◆ **INFORMATION SUPPLIED**:
>> start
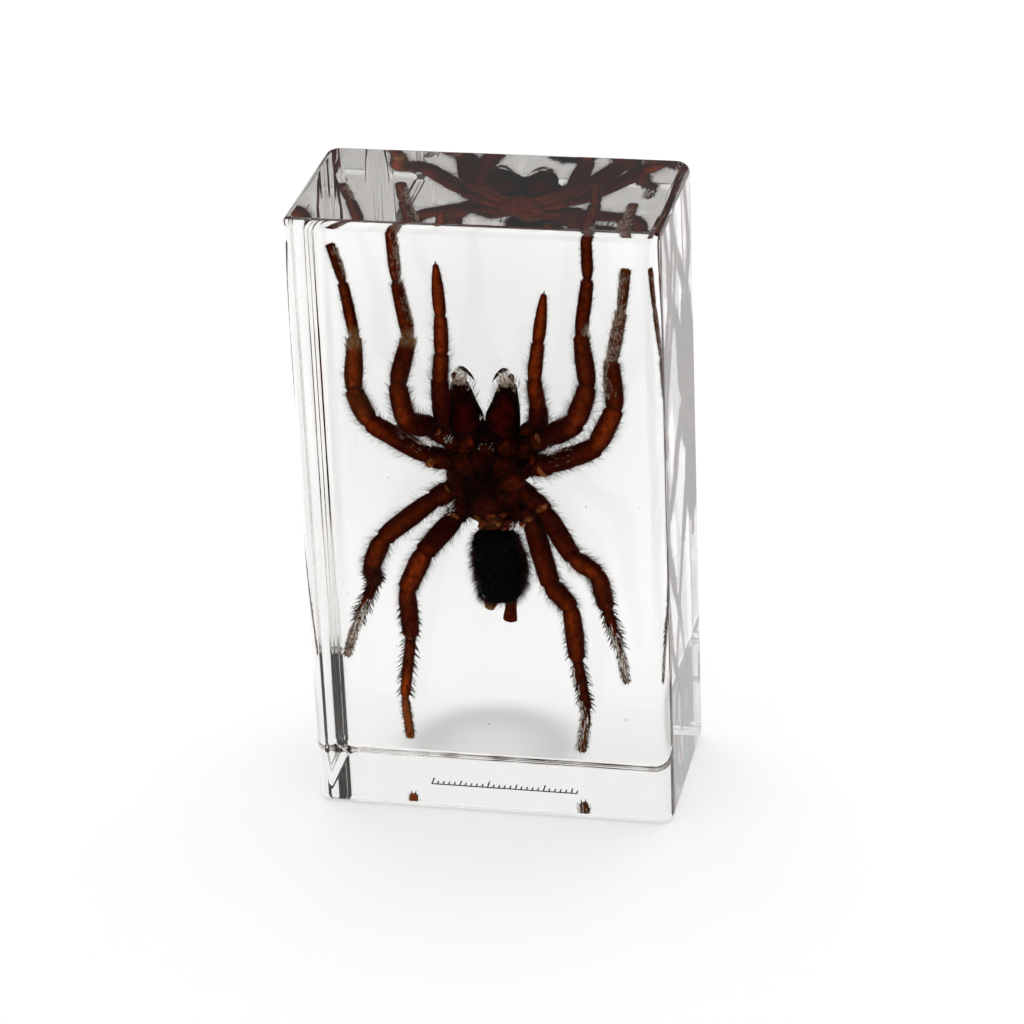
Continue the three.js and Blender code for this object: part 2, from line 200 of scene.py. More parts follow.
# The coat of a limb: kind, hairs on a leg and on a palp, least and greatest length, least and
# greatest lean towards the foot, and radius
COAT = [
    ("short", 2600, 1700, 0.5, 1.2, 1.2, 2.4, 0.024), ("long", 2800, 1200, 0.7, 2.7, 0.2, 1.1, 0.021),
]
PELT_HAIRS = 6500
CARAPACE_HAIRS = 1500
JAW_HAIRS = 420
JAW_HAIR_RADIUS = 2.7
# Thorns on the last segments of the hind legs: the segment, where they begin on it, how many
# stand in a row and how long they are
THORN_ROWS = [(3, 0.4, 9, 1.3), (4, 0.02, 17, 1.75), (5, 0, 8, 0.9)]
# A claw from root to point: along the foot, aside, back and radius
CLAW_LINE = [(0, 0, 0, 0.2), (0.4, 0.06, 0, 0.15), (0.65, 0.1, 0.1, 0.09), (0.8, 0.1, 0.28, 0.03)]
# The claws of the fore legs are short, hidden in the brush of the foot
FORE_CLAW_SHARE = 0.55

# The trunk
CARAPACE = {"centre": (-1.1, 1, 60), "width": 13.8, "length": 15.6, "dome": 4.4, "belly": 2.2}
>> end
◆ **INSTRUCTIONS FOR THE TASK**: Could you quote the material above in full, exactly as it stands?

◆ **REPLY**:
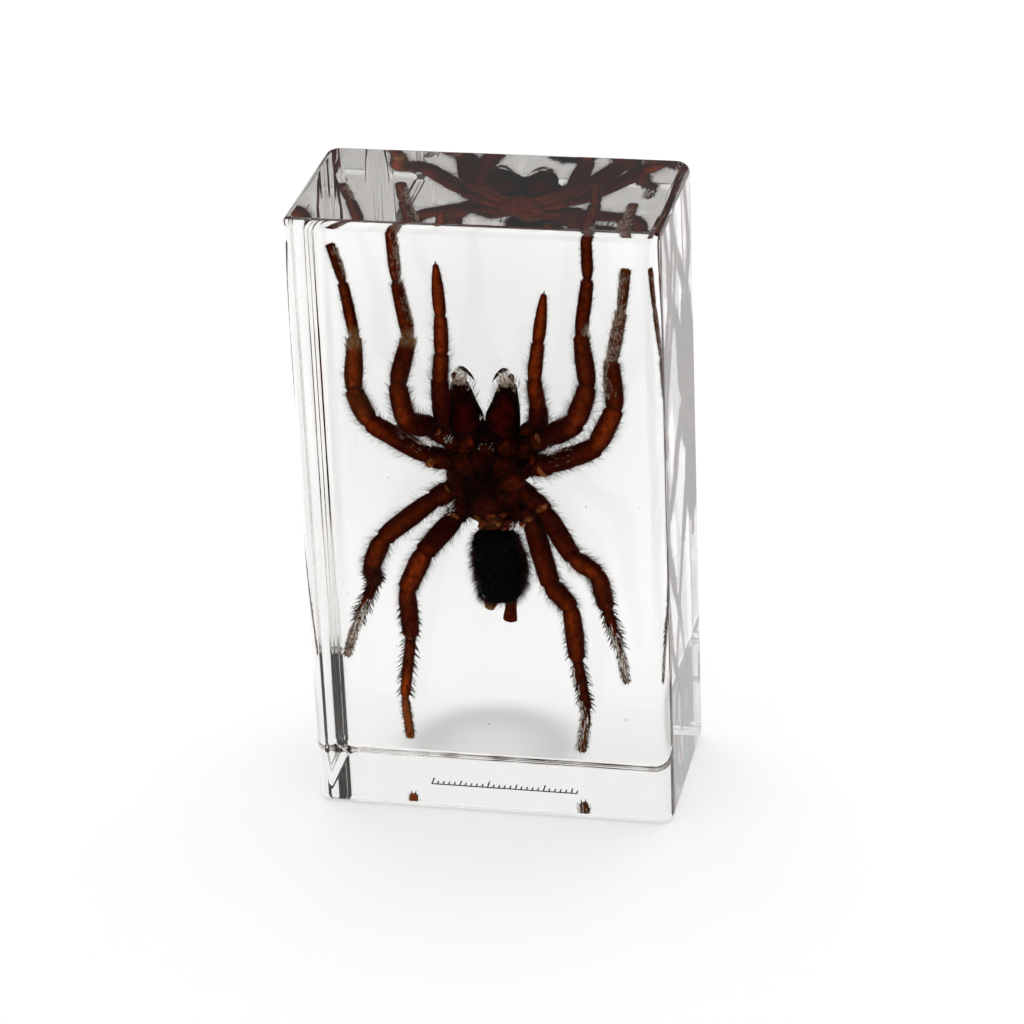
Continue the three.js and Blender code for this object: part 2, from line 200 of scene.py. More parts follow.
# The coat of a limb: kind, hairs on a leg and on a palp, least and greatest length, least and
# greatest lean towards the foot, and radius
COAT = [
    ("short", 2600, 1700, 0.5, 1.2, 1.2, 2.4, 0.024), ("long", 2800, 1200, 0.7, 2.7, 0.2, 1.1, 0.021),
]
PELT_HAIRS = 6500
CARAPACE_HAIRS = 1500
JAW_HAIRS = 420
JAW_HAIR_RADIUS = 2.7
# Thorns on the last segments of the hind legs: the segment, where they begin on it, how many
# stand in a row and how long they are
THORN_ROWS = [(3, 0.4, 9, 1.3), (4, 0.02, 17, 1.75), (5, 0, 8, 0.9)]
# A claw from root to point: along the foot, aside, back and radius
CLAW_LINE = [(0, 0, 0, 0.2), (0.4, 0.06, 0, 0.15), (0.65, 0.1, 0.1, 0.09), (0.8, 0.1, 0.28, 0.03)]
# The claws of the fore legs are short, hidden in the brush of the foot
FORE_CLAW_SHARE = 0.55

# The trunk
CARAPACE = {"centre": (-1.1, 1, 60), "width": 13.8, "length": 15.6, "dome": 4.4, "belly": 2.2}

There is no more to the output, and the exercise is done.